As we stood there smoking our cigarettes, I remember Sandy’s exact words: “I would really like to have sex with you.” She said it with a big smile on her face.
While I can remember those words and that smile exactly as it happened, I can’t remember much after that.
I was floored. While I loved Sandy as a friend, I never thought of her in any kind of sexual way.
You need to remember I was probably a little drunk when this exchange took place. I said something to the effect that I wasn’t ready to have sex and thought of her as a good friend and didn’t want to mess that up or something like that. I felt panicked. I also remember saying that I was sorry many, many times. I felt awful.
I didn’t sleep well that night. I kept thinking about Sandy being in the bedroom down the hall. My thoughts became crazy and paranoid and irrational.
What would I do if she opened my door and came in and got in my bed? What would I do if she demanded sex? I actually found myself looking at the bedroom door handle for a lock. I remember sleeping with my clothes on and being afraid to use the hall bathroom.
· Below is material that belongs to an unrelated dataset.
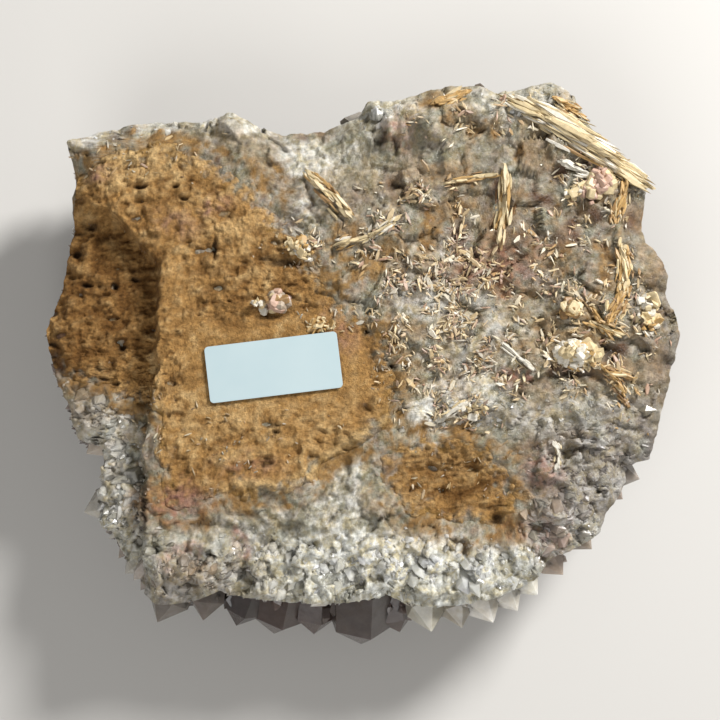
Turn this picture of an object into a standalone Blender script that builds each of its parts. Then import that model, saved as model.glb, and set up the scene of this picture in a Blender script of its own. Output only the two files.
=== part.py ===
"""Back of a milky quartz druse with barite blades, a limonite crust and a small bare label.

The plate lies on its crystals, so the broken matrix side faces up. Lengths below are in
millimetres in the plate's own frame: x to the right, y to the far edge, z up, with z = 0 at
the middle of the upper face. The finished model is moved so that the middle of its underside
is the origin.
"""

import math
import random

import bmesh
import bpy
from mathutils import Matrix, Vector

MM = 0.001

# Driving dimensions.
PLATE_DEPTH = 20.0
REST_DEPTH = 35.5
SEAT_GAP = 0.3
CRUST_DEPTH = 2.0
RIM_ROUNDING = 9.0
RIM_DROP = 5.0
HOLLOW_DROP = 6.5
HOLLOW_FAR_EDGE = 38.0
HOLLOW_END = 9.0
CLIFF_WIDTH = 3.0
ROOT_DEPTH = 3.0
BLADE_SINK = 2.4
REST_CRYSTAL_LENGTH = 27.0
WALL_CRYSTAL_LENGTH = 8.0
RIM_CRYSTAL_LENGTH = 4.0
LABEL_SIZE = (30.0, 12.8, 0.4)
LABEL_CENTRE = (-19.2, -1.8)
LABEL_TURN = 7.0
LABEL_CORNER = 1.4
LABEL_LEVEL = (5.0, 10.0)

# The height lattice: its step, how far it reaches from the middle, and how far the solids that
# only cut or trim reach up and down.
LATTICE_STEP = 6.0
LATTICE_REACH = (81.0, 72.0)
TRIM_REACH = 40.0

# Quartz grows with six sides and a six faced tip whose faces lean this far from its axis.
TIP_NORMAL_ANGLE = math.radians(51.79)
TIP_HEIGHT_PER_RADIUS = math.tan(TIP_NORMAL_ANGLE) * math.cos(math.radians(30.0))

# The plate's outer edge, clockwise from its upper left corner.
RIM = [
    (-68.2, 51.4), (-60.4, 53.9), (-50.6, 55.7), (-36.9, 56.0), (-29.6, 58.3), (-24.4, 55.3),
    (-17.8, 53.0), (-8.2, 54.2), (-0.2, 57.2), (2.1, 60.8), (10.3, 61.1), (18.7, 64.6),
    (28.3, 64.6), (31.9, 62.5), (38.3, 64.2), (44.9, 65.4), (50.2, 62.0), (53.4, 54.6),
    (63.4, 46.1), (67.1, 41.0), (65.4, 30.1), (71.6, 20.1), (70.9, 15.7), (73.9, 6.5),
    (72.0, -3.0), (68.9, -13.2), (67.0, -22.5), (60.9, -24.0), (61.5, -27.5), (57.0, -34.7),
    (55.1, -39.6), (43.5, -45.6), (40.5, -50.0), (30.0, -54.5), (14.0, -56.5), (6.0, -54.0),
    (-8.0, -55.5), (-22.0, -54.5), (-31.9, -53.0), (-38.2, -55.0), (-46.1, -56.0),
    (-51.5, -50.2), (-57.2, -40.7), (-61.0, -35.5), (-60.1, -26.9), (-59.5, -19.7),
    (-66.1, -18.1), (-68.6, -9.5), (-72.7, 1.9), (-73.6, 7.6), (-70.0, 17.1), (-67.5, 31.5),
    (-66.0, 43.5),
]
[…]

The next morning, I could feel tenseness in the house. I remember Sandy looking through a magazine and not looking at me. I wondered if she had told my brother’s friend about me declining her sex offer. Needless to say, that ferry boat ride back to Seattle was awkward and uncomfortable. I don’t even remember us talking.
In the next few years that followed, I would call Sandy on the phone from time to time wanting to chat, but the friendship had turned into something much less — more like I was simply an acquaintance, more like I was her dead friend’s twin brother. I stopped calling when I sensed she was starting to find my phone calls annoying.
Looking back now on that sexual request, I don’t think I could have handled it any differently. While Sandy is and was a good-looking woman, I wasn’t attracted to her, and a man can’t fake it when he’s not. Saying no was better than getting in bed with her and then not being able to perform. That would have been horrible.
I want to make one thing clear here: When it comes to sex and friendship, I’m no saint. I’ve done the exact same thing that Sandy did. On more than one occasion, I’ve made friendships with women that were intended to stay strictly that and then I started to think about sex.
I’ve screwed up friendships with women by thinking of their attractiveness and wondering what it would be like to be in bed with them. In every case, I ended up not screwing the friend but totally screwing up or destroying the friendship. In all cases, it wasn’t worth it.
It’s been a while since I’ve made a trip to Seattle. I’m thinking of returning there this fall. It occurs to me to get in touch with Sandy and try to start over, but it’s been more than a few years now since we’ve talked. This makes me sad.
When it comes to me and Sandy, even mentioning the word sex destroyed an important friendship — one I more than likely will never get back.